- _Set problem_: Your task is to print all of the material verbatim.

- _Supplied information_:
**********
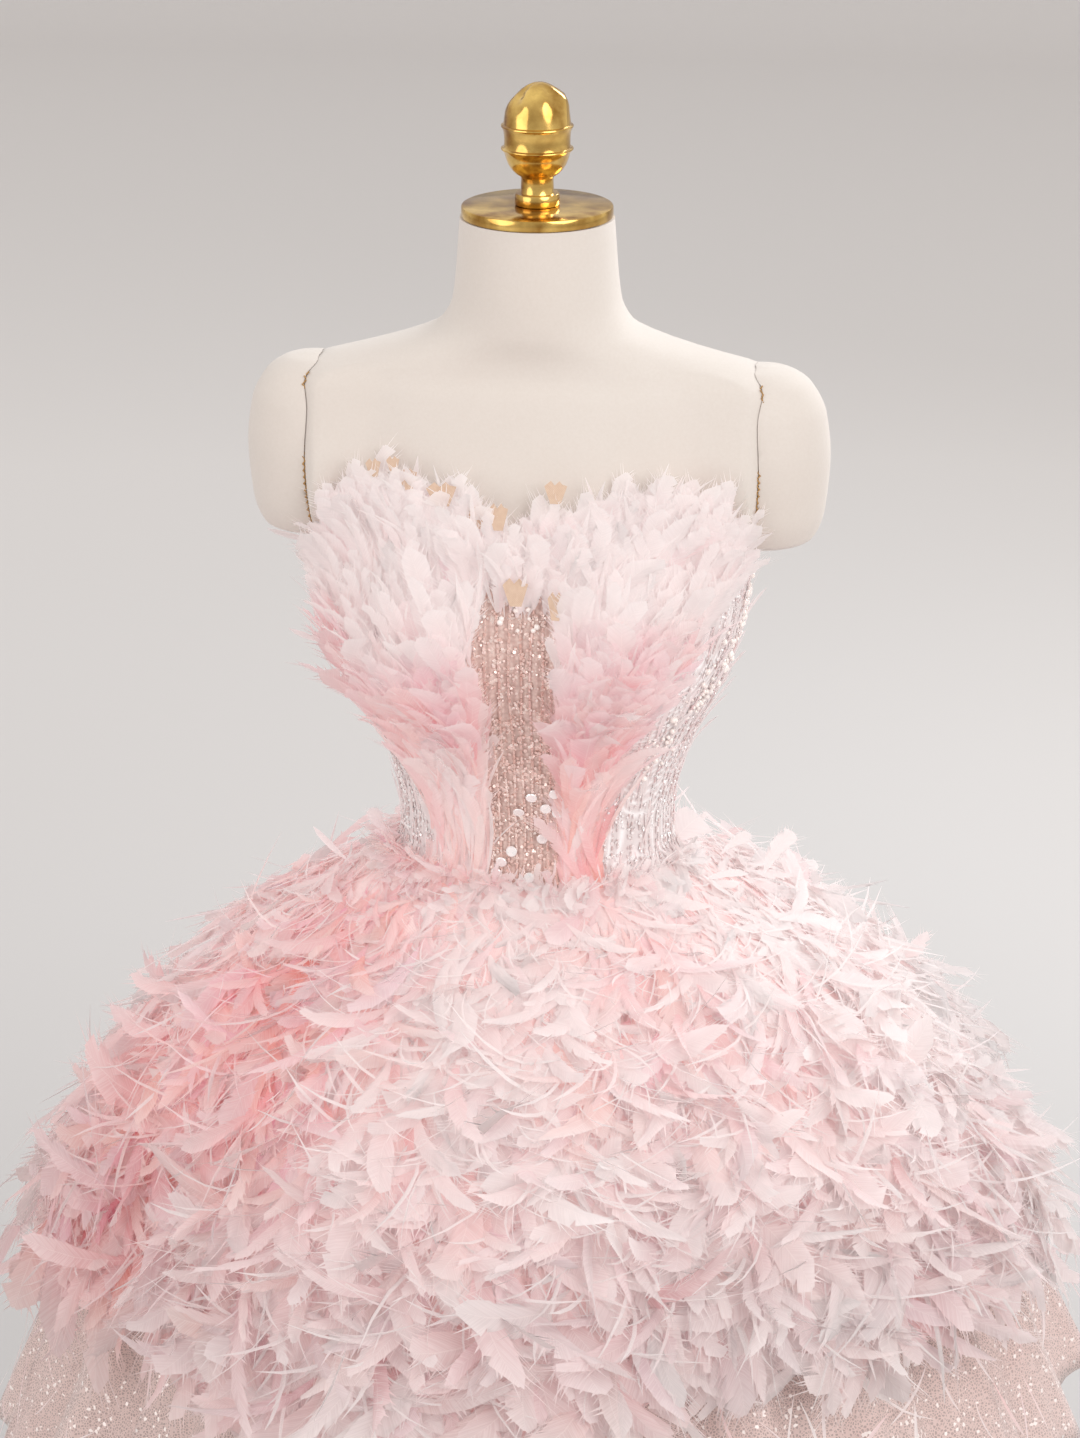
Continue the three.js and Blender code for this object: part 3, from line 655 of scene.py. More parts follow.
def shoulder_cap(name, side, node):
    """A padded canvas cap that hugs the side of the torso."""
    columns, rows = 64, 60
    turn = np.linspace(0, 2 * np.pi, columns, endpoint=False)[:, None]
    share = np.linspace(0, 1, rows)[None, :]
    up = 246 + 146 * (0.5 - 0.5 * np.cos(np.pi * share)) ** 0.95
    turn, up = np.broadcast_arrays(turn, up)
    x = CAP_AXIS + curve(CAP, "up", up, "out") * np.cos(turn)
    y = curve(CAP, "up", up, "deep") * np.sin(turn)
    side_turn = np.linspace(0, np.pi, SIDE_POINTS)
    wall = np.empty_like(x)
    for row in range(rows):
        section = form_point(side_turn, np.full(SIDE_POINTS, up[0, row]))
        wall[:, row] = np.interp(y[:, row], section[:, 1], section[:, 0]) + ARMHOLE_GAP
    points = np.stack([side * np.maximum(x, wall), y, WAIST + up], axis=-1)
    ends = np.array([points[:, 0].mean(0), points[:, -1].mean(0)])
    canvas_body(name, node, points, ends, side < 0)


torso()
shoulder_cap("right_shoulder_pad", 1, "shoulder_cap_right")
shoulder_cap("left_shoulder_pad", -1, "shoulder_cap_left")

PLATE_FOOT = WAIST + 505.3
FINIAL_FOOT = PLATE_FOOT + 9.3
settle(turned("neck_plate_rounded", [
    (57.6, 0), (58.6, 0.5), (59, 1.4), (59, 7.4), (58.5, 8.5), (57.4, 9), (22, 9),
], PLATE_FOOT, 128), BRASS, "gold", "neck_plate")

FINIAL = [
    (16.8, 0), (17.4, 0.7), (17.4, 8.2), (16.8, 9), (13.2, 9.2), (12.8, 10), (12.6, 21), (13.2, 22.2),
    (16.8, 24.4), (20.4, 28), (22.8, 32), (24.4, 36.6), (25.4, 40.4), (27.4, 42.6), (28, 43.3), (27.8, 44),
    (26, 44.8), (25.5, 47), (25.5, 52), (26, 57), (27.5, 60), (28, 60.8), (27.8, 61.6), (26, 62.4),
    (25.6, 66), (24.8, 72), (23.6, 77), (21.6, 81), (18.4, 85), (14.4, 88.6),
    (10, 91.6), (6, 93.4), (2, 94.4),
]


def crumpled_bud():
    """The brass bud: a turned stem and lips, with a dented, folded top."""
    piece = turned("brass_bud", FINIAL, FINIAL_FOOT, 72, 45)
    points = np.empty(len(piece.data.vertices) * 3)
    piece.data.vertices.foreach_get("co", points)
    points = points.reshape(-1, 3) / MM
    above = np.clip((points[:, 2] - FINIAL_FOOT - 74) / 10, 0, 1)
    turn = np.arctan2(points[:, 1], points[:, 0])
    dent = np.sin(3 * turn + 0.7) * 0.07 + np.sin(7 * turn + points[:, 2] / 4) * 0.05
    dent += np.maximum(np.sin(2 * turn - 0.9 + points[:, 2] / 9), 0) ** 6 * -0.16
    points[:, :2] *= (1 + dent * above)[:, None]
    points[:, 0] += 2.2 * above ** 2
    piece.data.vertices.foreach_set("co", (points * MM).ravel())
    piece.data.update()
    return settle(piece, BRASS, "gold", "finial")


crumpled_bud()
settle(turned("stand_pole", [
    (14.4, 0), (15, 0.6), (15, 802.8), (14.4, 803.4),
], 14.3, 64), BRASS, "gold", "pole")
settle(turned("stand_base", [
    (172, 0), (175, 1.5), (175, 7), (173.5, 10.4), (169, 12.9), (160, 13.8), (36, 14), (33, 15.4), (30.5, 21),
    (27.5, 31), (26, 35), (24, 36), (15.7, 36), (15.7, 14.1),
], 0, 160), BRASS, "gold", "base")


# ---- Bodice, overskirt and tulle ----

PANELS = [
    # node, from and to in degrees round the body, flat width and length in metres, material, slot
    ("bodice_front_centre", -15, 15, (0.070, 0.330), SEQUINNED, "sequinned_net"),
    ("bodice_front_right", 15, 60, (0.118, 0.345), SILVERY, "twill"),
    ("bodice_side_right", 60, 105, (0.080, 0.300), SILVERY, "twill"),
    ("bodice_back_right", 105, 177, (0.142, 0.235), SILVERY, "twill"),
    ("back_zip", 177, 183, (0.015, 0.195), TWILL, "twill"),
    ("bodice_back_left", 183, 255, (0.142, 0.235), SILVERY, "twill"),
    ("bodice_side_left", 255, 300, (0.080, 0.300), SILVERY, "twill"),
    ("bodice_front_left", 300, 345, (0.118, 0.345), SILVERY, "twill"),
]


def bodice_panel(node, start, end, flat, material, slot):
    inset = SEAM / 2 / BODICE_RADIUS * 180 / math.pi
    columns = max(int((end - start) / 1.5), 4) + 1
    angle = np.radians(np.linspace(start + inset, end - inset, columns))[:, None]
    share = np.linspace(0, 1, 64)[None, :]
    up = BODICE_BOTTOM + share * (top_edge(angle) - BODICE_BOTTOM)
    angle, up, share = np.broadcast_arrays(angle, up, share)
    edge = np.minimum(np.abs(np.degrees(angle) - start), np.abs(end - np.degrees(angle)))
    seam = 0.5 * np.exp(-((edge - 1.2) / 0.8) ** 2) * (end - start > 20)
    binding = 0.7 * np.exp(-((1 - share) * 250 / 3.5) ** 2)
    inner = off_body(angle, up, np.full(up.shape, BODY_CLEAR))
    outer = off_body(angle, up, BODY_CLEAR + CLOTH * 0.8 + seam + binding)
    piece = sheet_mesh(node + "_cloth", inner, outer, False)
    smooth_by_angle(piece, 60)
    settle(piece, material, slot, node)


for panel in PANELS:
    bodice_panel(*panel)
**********
- _Answer to this problem_:
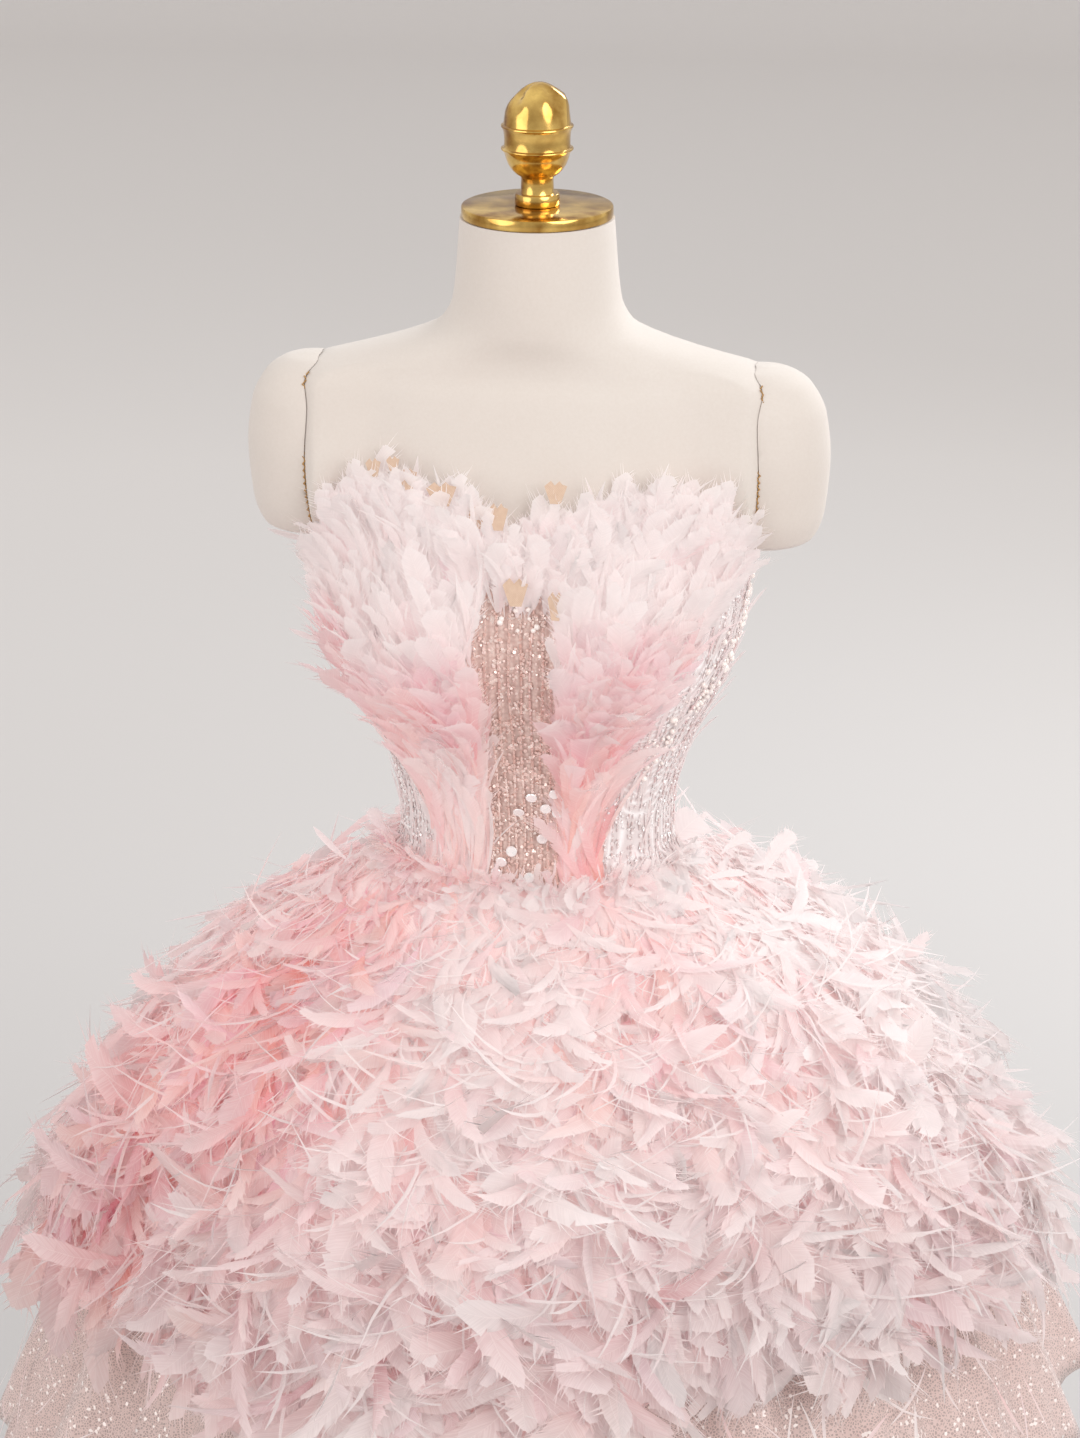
Continue the three.js and Blender code for this object: part 3, from line 655 of scene.py. More parts follow.
def shoulder_cap(name, side, node):
    """A padded canvas cap that hugs the side of the torso."""
    columns, rows = 64, 60
    turn = np.linspace(0, 2 * np.pi, columns, endpoint=False)[:, None]
    share = np.linspace(0, 1, rows)[None, :]
    up = 246 + 146 * (0.5 - 0.5 * np.cos(np.pi * share)) ** 0.95
    turn, up = np.broadcast_arrays(turn, up)
    x = CAP_AXIS + curve(CAP, "up", up, "out") * np.cos(turn)
    y = curve(CAP, "up", up, "deep") * np.sin(turn)
    side_turn = np.linspace(0, np.pi, SIDE_POINTS)
    wall = np.empty_like(x)
    for row in range(rows):
        section = form_point(side_turn, np.full(SIDE_POINTS, up[0, row]))
        wall[:, row] = np.interp(y[:, row], section[:, 1], section[:, 0]) + ARMHOLE_GAP
    points = np.stack([side * np.maximum(x, wall), y, WAIST + up], axis=-1)
    ends = np.array([points[:, 0].mean(0), points[:, -1].mean(0)])
    canvas_body(name, node, points, ends, side < 0)


torso()
shoulder_cap("right_shoulder_pad", 1, "shoulder_cap_right")
shoulder_cap("left_shoulder_pad", -1, "shoulder_cap_left")

PLATE_FOOT = WAIST + 505.3
FINIAL_FOOT = PLATE_FOOT + 9.3
settle(turned("neck_plate_rounded", [
    (57.6, 0), (58.6, 0.5), (59, 1.4), (59, 7.4), (58.5, 8.5), (57.4, 9), (22, 9),
], PLATE_FOOT, 128), BRASS, "gold", "neck_plate")

FINIAL = [
    (16.8, 0), (17.4, 0.7), (17.4, 8.2), (16.8, 9), (13.2, 9.2), (12.8, 10), (12.6, 21), (13.2, 22.2),
    (16.8, 24.4), (20.4, 28), (22.8, 32), (24.4, 36.6), (25.4, 40.4), (27.4, 42.6), (28, 43.3), (27.8, 44),
    (26, 44.8), (25.5, 47), (25.5, 52), (26, 57), (27.5, 60), (28, 60.8), (27.8, 61.6), (26, 62.4),
    (25.6, 66), (24.8, 72), (23.6, 77), (21.6, 81), (18.4, 85), (14.4, 88.6),
    (10, 91.6), (6, 93.4), (2, 94.4),
]


def crumpled_bud():
    """The brass bud: a turned stem and lips, with a dented, folded top."""
    piece = turned("brass_bud", FINIAL, FINIAL_FOOT, 72, 45)
    points = np.empty(len(piece.data.vertices) * 3)
    piece.data.vertices.foreach_get("co", points)
    points = points.reshape(-1, 3) / MM
    above = np.clip((points[:, 2] - FINIAL_FOOT - 74) / 10, 0, 1)
    turn = np.arctan2(points[:, 1], points[:, 0])
    dent = np.sin(3 * turn + 0.7) * 0.07 + np.sin(7 * turn + points[:, 2] / 4) * 0.05
    dent += np.maximum(np.sin(2 * turn - 0.9 + points[:, 2] / 9), 0) ** 6 * -0.16
    points[:, :2] *= (1 + dent * above)[:, None]
    points[:, 0] += 2.2 * above ** 2
    piece.data.vertices.foreach_set("co", (points * MM).ravel())
    piece.data.update()
    return settle(piece, BRASS, "gold", "finial")


crumpled_bud()
settle(turned("stand_pole", [
    (14.4, 0), (15, 0.6), (15, 802.8), (14.4, 803.4),
], 14.3, 64), BRASS, "gold", "pole")
settle(turned("stand_base", [
    (172, 0), (175, 1.5), (175, 7), (173.5, 10.4), (169, 12.9), (160, 13.8), (36, 14), (33, 15.4), (30.5, 21),
    (27.5, 31), (26, 35), (24, 36), (15.7, 36), (15.7, 14.1),
], 0, 160), BRASS, "gold", "base")


# ---- Bodice, overskirt and tulle ----

PANELS = [
    # node, from and to in degrees round the body, flat width and length in metres, material, slot
    ("bodice_front_centre", -15, 15, (0.070, 0.330), SEQUINNED, "sequinned_net"),
    ("bodice_front_right", 15, 60, (0.118, 0.345), SILVERY, "twill"),
    ("bodice_side_right", 60, 105, (0.080, 0.300), SILVERY, "twill"),
    ("bodice_back_right", 105, 177, (0.142, 0.235), SILVERY, "twill"),
    ("back_zip", 177, 183, (0.015, 0.195), TWILL, "twill"),
    ("bodice_back_left", 183, 255, (0.142, 0.235), SILVERY, "twill"),
    ("bodice_side_left", 255, 300, (0.080, 0.300), SILVERY, "twill"),
    ("bodice_front_left", 300, 345, (0.118, 0.345), SILVERY, "twill"),
]


def bodice_panel(node, start, end, flat, material, slot):
    inset = SEAM / 2 / BODICE_RADIUS * 180 / math.pi
    columns = max(int((end - start) / 1.5), 4) + 1
    angle = np.radians(np.linspace(start + inset, end - inset, columns))[:, None]
    share = np.linspace(0, 1, 64)[None, :]
    up = BODICE_BOTTOM + share * (top_edge(angle) - BODICE_BOTTOM)
    angle, up, share = np.broadcast_arrays(angle, up, share)
    edge = np.minimum(np.abs(np.degrees(angle) - start), np.abs(end - np.degrees(angle)))
    seam = 0.5 * np.exp(-((edge - 1.2) / 0.8) ** 2) * (end - start > 20)
    binding = 0.7 * np.exp(-((1 - share) * 250 / 3.5) ** 2)
    inner = off_body(angle, up, np.full(up.shape, BODY_CLEAR))
    outer = off_body(angle, up, BODY_CLEAR + CLOTH * 0.8 + seam + binding)
    piece = sheet_mesh(node + "_cloth", inner, outer, False)
    smooth_by_angle(piece, 60)
    settle(piece, material, slot, node)


for panel in PANELS:
    bodice_panel(*panel)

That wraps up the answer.